Other Unix-like OSes besides Linux don’t include waiting for disk I/O among reasons to include a process in the calculation of the load average, which surprises me somewhat. There’s a subtle difference between waiting to run because something else is running instead, and waiting to run because nothing useful can be done until something specific has already happened. Normally, Linux makes processes take turns on each CPU core (very quick turns) and in a perfect system, nothing would ever be waiting for something specific to happen before it could be run. The only factor determining what order to run things in would be any assigned priorities.

Of course, this all relies on programs being well-behaved. Nobody wants someone in the back seat taking up all the driver’s focus by continually asking, "Are we there yet? Are we there yet?" It’s very easy to accidentally write the software equivalent of that, and always better for it to ask, "Can you wake me up when we’re there?" and then snooze a while.

Remember, CPUs are fast. A lot of processes are just sitting around snoozing — only snoozing because other processes are running instead, and not sitting around on the run queue waiting for something to happen. Modern CPUs even power down when there’s simply nothing else to do, which is good for saving energy. As I write this in focuswriter, I have a few tabs open in Firefox, a couple PDFs open, a few terminal windows, and my CPUs are spending about 97% of the time in the lowest power mode available that couldn’t be described as "off." How do I know? With powertop. It gives you lots of information about power consumption, and convenient ways to reduce it.

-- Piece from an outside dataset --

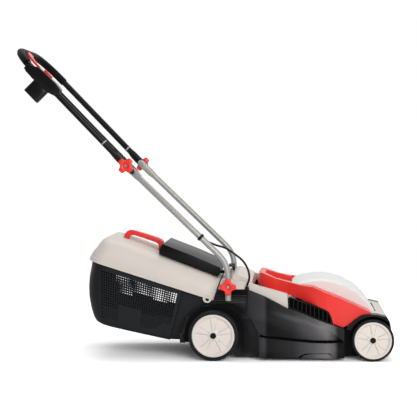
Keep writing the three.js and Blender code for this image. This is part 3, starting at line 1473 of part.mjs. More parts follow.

I just spent a few hours reading through the long list of available tools for making more detailed measurements of I/O, CPU usage, disk and network performance, and related software. There’s a lot of tools out there. I’ll describe how to use and interpret the data from a few more of them in future articles. I’ll also look more at what sorts of changes can be made to improve performance.

Until then, borrowing the words of Avdi Grimm, happy hacking!